Directions — Nothing should be output except the lines from the one containing "# ---- all the pieces" through the one containing "obj.matrix_parent_inverse = Matrix.Identity(4)", both ends included, each repeated exactly.

Provided information —

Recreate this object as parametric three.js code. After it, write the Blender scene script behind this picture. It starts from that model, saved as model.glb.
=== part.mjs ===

---

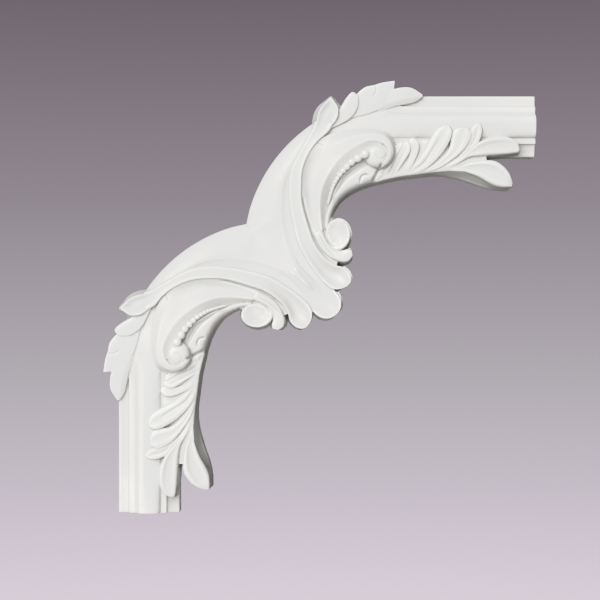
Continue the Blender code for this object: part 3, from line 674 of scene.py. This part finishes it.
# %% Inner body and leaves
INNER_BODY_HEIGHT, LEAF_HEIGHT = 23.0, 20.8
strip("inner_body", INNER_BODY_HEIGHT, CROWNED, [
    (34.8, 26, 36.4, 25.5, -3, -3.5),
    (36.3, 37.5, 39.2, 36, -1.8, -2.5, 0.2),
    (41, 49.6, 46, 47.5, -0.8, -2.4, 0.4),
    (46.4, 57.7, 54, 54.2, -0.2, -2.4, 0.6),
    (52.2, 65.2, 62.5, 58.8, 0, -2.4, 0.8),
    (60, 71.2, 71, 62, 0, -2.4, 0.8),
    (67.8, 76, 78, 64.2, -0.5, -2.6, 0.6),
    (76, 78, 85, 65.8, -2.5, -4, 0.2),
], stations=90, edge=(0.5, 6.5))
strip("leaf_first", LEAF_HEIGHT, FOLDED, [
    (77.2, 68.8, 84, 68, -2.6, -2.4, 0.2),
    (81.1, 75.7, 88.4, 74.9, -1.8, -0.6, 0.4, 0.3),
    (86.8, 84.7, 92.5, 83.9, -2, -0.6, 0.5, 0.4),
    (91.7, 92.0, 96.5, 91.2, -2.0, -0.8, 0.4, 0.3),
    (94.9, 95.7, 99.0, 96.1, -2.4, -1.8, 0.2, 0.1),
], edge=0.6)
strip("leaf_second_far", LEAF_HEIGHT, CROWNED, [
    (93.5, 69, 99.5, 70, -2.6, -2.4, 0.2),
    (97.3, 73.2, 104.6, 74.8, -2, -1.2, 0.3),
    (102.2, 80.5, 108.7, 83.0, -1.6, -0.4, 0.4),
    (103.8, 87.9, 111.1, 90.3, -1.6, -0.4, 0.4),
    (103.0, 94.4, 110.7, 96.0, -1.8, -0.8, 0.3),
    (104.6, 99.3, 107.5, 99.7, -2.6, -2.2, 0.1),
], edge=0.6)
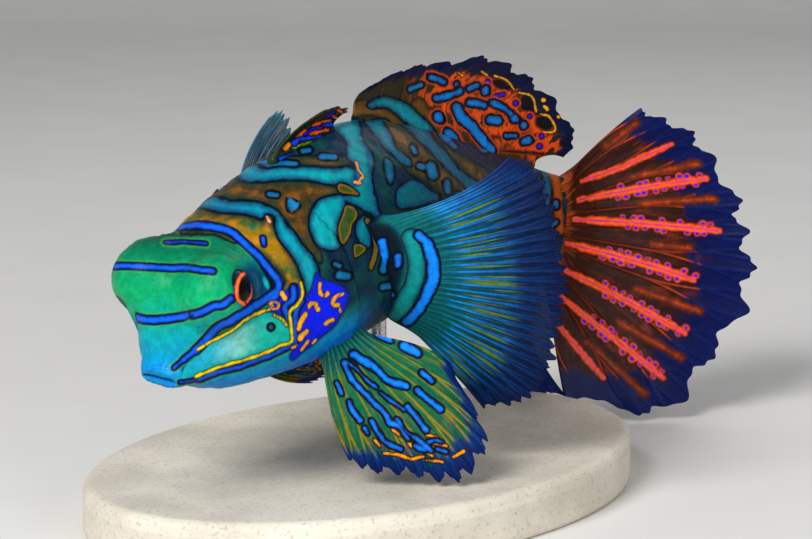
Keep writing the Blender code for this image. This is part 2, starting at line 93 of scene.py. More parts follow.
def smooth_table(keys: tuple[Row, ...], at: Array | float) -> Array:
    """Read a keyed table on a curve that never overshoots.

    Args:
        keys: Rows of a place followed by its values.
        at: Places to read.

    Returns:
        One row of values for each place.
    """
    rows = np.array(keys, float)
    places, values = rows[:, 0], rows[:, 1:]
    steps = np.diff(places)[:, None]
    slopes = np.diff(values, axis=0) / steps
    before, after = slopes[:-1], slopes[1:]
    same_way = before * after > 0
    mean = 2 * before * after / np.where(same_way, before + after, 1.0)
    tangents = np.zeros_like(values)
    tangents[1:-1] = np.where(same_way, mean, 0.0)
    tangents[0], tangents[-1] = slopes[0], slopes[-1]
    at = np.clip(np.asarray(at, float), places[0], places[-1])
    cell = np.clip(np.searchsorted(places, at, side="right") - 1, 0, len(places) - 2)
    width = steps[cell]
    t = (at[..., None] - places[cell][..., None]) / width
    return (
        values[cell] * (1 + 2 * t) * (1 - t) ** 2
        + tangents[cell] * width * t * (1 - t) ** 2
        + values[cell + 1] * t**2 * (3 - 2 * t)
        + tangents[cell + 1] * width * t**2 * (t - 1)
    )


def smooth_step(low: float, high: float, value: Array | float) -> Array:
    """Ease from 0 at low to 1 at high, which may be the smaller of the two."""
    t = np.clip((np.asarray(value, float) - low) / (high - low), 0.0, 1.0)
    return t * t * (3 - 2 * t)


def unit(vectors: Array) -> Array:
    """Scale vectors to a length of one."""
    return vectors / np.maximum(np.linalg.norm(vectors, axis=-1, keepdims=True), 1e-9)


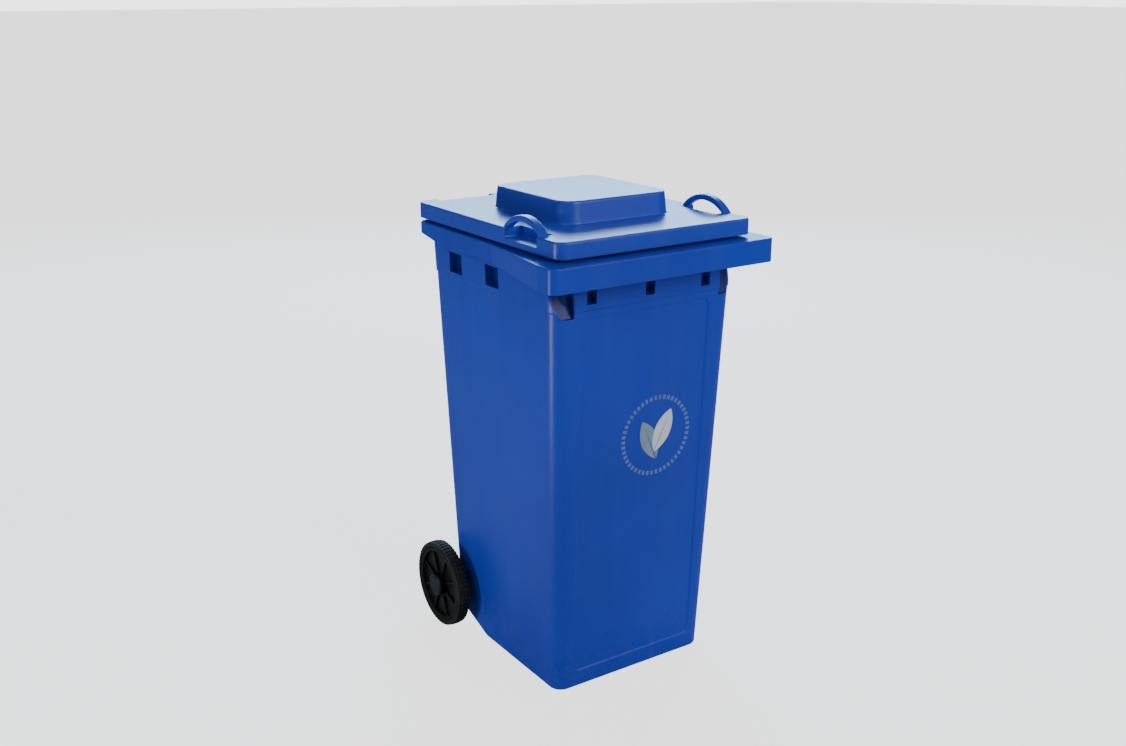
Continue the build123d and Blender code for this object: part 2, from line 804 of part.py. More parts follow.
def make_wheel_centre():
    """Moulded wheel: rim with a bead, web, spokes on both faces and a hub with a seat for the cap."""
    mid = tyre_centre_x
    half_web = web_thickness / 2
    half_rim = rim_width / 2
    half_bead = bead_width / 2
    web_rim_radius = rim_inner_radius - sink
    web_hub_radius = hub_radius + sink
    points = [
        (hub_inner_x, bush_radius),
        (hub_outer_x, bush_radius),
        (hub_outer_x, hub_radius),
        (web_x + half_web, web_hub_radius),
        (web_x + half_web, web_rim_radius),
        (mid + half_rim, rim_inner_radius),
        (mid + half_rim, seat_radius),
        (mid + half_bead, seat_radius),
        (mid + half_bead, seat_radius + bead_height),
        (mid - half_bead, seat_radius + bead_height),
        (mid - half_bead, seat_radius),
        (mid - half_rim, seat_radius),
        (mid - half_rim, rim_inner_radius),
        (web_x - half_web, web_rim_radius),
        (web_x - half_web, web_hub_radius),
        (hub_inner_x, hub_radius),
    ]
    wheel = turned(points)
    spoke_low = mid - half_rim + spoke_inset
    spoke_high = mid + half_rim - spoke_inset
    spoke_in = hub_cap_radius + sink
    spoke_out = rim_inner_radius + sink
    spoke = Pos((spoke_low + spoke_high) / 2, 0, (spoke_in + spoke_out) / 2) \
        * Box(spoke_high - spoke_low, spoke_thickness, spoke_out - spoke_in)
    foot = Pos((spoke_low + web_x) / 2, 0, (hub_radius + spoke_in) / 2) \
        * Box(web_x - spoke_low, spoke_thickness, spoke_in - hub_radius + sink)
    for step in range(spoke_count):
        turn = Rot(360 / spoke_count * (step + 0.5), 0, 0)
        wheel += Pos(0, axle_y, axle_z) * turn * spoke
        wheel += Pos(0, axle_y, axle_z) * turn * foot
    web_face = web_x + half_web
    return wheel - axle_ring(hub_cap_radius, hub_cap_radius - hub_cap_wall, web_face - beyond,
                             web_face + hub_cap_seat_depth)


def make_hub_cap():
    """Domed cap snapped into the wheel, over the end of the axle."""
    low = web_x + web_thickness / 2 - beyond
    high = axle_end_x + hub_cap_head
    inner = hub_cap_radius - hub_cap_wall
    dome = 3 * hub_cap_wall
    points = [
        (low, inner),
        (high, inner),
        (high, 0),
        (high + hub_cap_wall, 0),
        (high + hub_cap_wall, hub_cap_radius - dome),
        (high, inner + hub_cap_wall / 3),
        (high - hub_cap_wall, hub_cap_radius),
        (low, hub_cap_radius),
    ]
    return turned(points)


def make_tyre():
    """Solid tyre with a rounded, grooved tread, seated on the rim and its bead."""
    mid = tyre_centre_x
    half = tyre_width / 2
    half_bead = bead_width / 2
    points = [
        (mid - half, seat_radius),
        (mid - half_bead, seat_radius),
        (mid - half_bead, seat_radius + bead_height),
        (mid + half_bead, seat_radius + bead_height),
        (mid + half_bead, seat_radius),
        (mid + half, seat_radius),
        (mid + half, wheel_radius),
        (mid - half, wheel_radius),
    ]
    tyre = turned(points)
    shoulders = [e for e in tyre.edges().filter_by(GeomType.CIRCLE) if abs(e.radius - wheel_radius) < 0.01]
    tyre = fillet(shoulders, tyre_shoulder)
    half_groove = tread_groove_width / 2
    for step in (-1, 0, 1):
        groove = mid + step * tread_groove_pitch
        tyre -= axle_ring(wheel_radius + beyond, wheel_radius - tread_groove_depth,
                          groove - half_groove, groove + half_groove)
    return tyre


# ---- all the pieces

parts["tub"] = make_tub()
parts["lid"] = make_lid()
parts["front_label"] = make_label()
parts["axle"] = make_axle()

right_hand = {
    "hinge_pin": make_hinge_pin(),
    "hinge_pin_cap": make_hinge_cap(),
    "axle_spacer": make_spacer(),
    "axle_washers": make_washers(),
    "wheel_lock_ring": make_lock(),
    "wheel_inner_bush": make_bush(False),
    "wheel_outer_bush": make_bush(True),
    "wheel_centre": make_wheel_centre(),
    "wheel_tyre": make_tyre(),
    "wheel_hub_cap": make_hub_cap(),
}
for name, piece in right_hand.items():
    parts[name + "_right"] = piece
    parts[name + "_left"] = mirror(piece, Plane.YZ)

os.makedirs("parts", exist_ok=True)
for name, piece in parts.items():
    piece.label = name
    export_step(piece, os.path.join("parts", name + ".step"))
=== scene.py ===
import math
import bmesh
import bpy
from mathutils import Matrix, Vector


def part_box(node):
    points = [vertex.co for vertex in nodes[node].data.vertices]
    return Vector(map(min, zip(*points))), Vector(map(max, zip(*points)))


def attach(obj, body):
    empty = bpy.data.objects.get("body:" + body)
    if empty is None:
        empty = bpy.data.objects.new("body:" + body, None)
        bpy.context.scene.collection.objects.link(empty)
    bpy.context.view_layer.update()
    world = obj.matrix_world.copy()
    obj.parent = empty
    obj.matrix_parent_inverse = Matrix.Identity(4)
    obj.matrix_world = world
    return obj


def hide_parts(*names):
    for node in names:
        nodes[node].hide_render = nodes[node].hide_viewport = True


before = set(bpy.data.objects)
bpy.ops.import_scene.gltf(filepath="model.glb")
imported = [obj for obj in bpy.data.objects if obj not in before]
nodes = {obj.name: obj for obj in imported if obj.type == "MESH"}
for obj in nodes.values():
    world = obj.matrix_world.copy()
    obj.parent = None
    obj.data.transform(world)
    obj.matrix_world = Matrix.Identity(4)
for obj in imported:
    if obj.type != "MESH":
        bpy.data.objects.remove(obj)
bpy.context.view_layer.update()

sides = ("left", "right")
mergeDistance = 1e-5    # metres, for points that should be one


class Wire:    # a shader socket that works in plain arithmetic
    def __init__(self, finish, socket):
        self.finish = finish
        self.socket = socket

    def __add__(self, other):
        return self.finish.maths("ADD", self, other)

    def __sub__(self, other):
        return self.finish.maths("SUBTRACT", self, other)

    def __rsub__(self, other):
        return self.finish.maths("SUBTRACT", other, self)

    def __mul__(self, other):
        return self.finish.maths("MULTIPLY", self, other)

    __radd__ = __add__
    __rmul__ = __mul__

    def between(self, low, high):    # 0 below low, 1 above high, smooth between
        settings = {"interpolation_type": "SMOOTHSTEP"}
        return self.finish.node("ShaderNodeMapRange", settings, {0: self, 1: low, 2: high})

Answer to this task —
# ---- all the pieces

parts["tub"] = make_tub()
parts["lid"] = make_lid()
parts["front_label"] = make_label()
parts["axle"] = make_axle()

right_hand = {
    "hinge_pin": make_hinge_pin(),
    "hinge_pin_cap": make_hinge_cap(),
    "axle_spacer": make_spacer(),
    "axle_washers": make_washers(),
    "wheel_lock_ring": make_lock(),
    "wheel_inner_bush": make_bush(False),
    "wheel_outer_bush": make_bush(True),
    "wheel_centre": make_wheel_centre(),
    "wheel_tyre": make_tyre(),
    "wheel_hub_cap": make_hub_cap(),
}
for name, piece in right_hand.items():
    parts[name + "_right"] = piece
    parts[name + "_left"] = mirror(piece, Plane.YZ)

os.makedirs("parts", exist_ok=True)
for name, piece in parts.items():
    piece.label = name
    export_step(piece, os.path.join("parts", name + ".step"))
=== scene.py ===
import math
import bmesh
import bpy
from mathutils import Matrix, Vector


def part_box(node):
    points = [vertex.co for vertex in nodes[node].data.vertices]
    return Vector(map(min, zip(*points))), Vector(map(max, zip(*points)))


def attach(obj, body):
    empty = bpy.data.objects.get("body:" + body)
    if empty is None:
        empty = bpy.data.objects.new("body:" + body, None)
        bpy.context.scene.collection.objects.link(empty)
    bpy.context.view_layer.update()
    world = obj.matrix_world.copy()
    obj.parent = empty
    obj.matrix_parent_inverse = Matrix.Identity(4)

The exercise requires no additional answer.